A significant incident occurred when the MSC Aries, a vessel with a capacity of 14,300 TEUs flagged in Madeira, fell victim to an attack by Iranian troops who landed via helicopter onboard the vessel. This assault occurred as the MSC Aries was departing from the port of Dubai, indicating vulnerabilities in the logistics infrastructure not only of the UAE but also of the broader Gulf region. The vessel’s affiliation with Israeli businessman Eyal Ofer’s Zodiac Group has been highlighted in media reports, suggesting a targeted attack due to these links.

The situation has not only affected maritime routes but has also impacted air travel, with several airlines cancelling services to Israel, Lebanon, and Tehran due to the conflict between Israel and Iran. While UAE authorities and Gulf-based airlines assert the security of air operations, the overall sentiment remains affected.

Looking ahead in the short and medium term, the conflict’s repercussions on the logistics sector are significant but complex. Potential impacts include fluctuations in pricing, with disruptions to ports in the UAE potentially driving short-term rates higher. Additionally, cargo volumes passing through the Suez Canal may further decline, especially if disruptions spread to energy cargoes. The threat to ports in the Gulf, particularly from Iranian actions in the Strait of Hormuz, adds to the uncertainty.

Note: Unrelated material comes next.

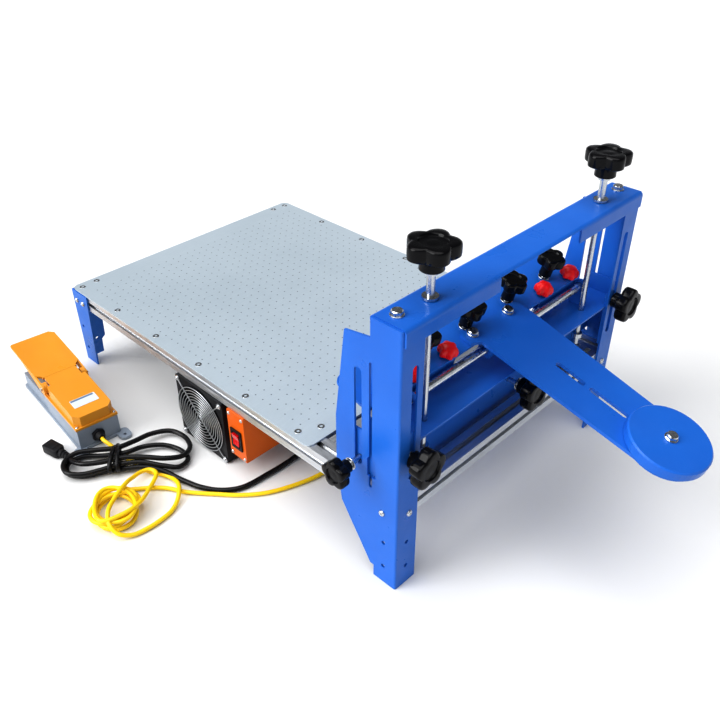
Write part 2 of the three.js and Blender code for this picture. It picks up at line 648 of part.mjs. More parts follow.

Oil cargoes may also face challenges, with a potential return to the ‘Tanker Wars’ of the 1980s if the situation escalates further. Moreover, disruptions in the Gulf could impact airfreight operations, affecting supply chains globally. India, in particular, is vulnerable to disturbances in the region, given its proximity and reliance on trade routes through the Middle East.

The crisis remains highly unpredictable, with possible outcomes ranging from de-escalation to further escalation. The involvement of shipping and airfreight in the conflict necessitates the creation of short-term alternatives to mitigate risks, such as the utilization of the ‘Cape route.’ However, these measures may come at a high price in the immediate future, highlighting the challenges faced by the global logistics sector in navigating through this turbulent period.